The 100-Year Mission To Create
The National Museum Of African American History And Culture
By Robert L. Wilkins

Long Quest, Unlikely Allies: Black Museum Nears Reality

Standing on a stretch of land northwest of the Capitol on a recent afternoon, Representative John Lewis took a chest-swelling breath and surveyed the space around him — a 5.25-acre expanse dotted with sweet gum and elm trees, park benches and a temporary parking lot.

”It would be very powerful,” Mr. Lewis said with a pensive sigh. ”The healing we could foster. The message we could send from here.”

That morning Senator Sam Brownback, a Republican from Kansas who shares little political ground with Mr. Lewis, a liberal Democrat from Georgia, jogged by the same piece of land. ”Just passing it,” he said. ”Filled me with a sense of hope.”

On the same day, Robert Wilkins, a tenacious 39-year-old lawyer, sat in his downtown office with detailed sketches of the ground. The space, and the struggle it symbolized, have ”become an obsession of sorts,” he said.
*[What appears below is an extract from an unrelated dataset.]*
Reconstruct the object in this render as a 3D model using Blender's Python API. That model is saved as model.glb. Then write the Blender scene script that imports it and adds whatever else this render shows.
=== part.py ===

The civil rights stalwart, the conservative Republican and the impassioned lawyer represent a coalition of allies in a nearly century-long quest to build a national museum of African-American history and culture here on the National Mall. And in an improbable alignment of the social and political stars, proponents of the museum say they believe the project may finally come to fruition, given a crucial push from President Bush and a Republican-controlled Congress.